Morris Candia, spokesperson, tobacco farmers in the West Nile, adds that three companies have built infrastructure in the region. “The three main tobacco companies; British American Tobacco Uganda, Leaf Tobacco Company and Continental have constructed schools, health centres and bridges for us.”
Emmanuel Adripiyo, chairperson, Maracha District, explains that the district earns Shs100m to Shs200m a year as revenue from tobacco depending on how good the season was.

the bill

The Tobacco Control Bill 2014 was tabled before Parliament. It is a private members bill moved by Kinkizi East MP, Chris Baryomunsi, seconded by Ndorwa West MP, David Bahati.
The Bill highlights the need to increase taxes and in the long run making it hard for people to consume tobacco products. It seeks to amend the existing legislation on exposure to second-hand tobacco smoke. It also proposes measures for the control of tobacco use.
Also, it seeks to regulate the manufacture, sale, labelling, promotion, advertising and sponsorship of tobacco products. And to repeal the Tobacco Control and Marketing Act 1967, which gives tobacco companies the power to determine prices and makes them the sole buyers of tobacco from farmers. Therefore, while some clauses do not mention tobacco farmers, they either have a direct or indirect effect on tobacco growing in the country.
Therefore, some farmers are against it. Candia says if passed in its current form, it will rob them of the ready market they have always had for their tobacco harvest. “A section in the Bill seeks to repeal the Tobacco Control and Marketing Act, which provides us with a ready market.” Kasaijja adds that in its current form, the Bill intends to take away some of the benefits they have been getting from growing tobacco. “We shall not be able to get services like hospitals and schools because these were made a requirement from the tobacco companies in the Act.”
However, Dr Baryomunsi clarifies that the Bill has no intentions of banning tobacco growing. “If passed in its current form, the bill will help farmers get a better deal,” he explains, “The Tobacco Control and Marketing Act created a monopoly for tobacco companies that in whichever region they are based.
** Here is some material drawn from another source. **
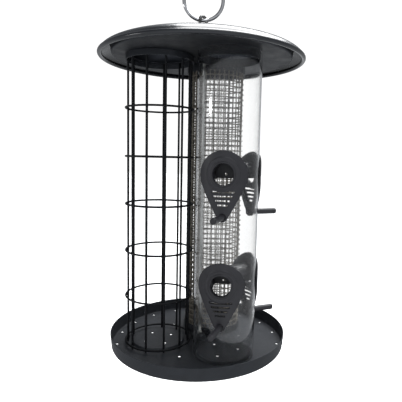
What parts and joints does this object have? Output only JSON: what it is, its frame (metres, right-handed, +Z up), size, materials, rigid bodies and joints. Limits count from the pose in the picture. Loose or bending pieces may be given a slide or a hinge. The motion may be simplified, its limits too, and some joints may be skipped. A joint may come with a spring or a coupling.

But if is passed in its current form, it will open the market and allow competition, farmers will sell their produce to the person offering the highest price.”

Affected by weather: However, these benefits are not free of challenges. Abdullah Angetti, 51, who has grown tobacco farmer for 21 years in Terego, Maracha District, explains that the crop largely depends on weather. “We had a dry spell in 2012 and this largely affected my harvest. I had a plantation from which I expected to get over Shs1m but I only ended up with Shs300,000 since most of the crop was destroyed. In other seasons our plantations are affected by hail storms,” Angetti explains.
Labour intensive: Besides the weather, Mulwanyi says tobacco growing is a labour intensive job. “A tobacco farmer, has to be in the garden every day. The crop needs weeding all the time, watering, you have to put fertilisers among other things which consume a lot of time in that you cannot think of investing time in another crops.”
Single season: While they have to work hard, they only have one season in a year. Kasaijja explains that when they plant tobacco in February and wait until July to harvest it. Mulwanyi explains that this means they only earn once a year.
Affects soil fertility: Tobacco extracts nutrients from the soil. “It requires fertilisers if it is to yield any crop at the end of the season. These fertilisers in a way affect the fertility of the soil in that by the time the crop is harvested, it will have extracted a lot of nutrients from the soil leading to poor soils,” observes Godfrey Kamese, an environmentalist at National Association for Professional Environmentalists.
Cannot be integrated with other crops: More so, because it requires a lot of fertility, tobacco cannot be integrated with other crops. It requires a lot of lighting and space therefore it not be grown along with other crops.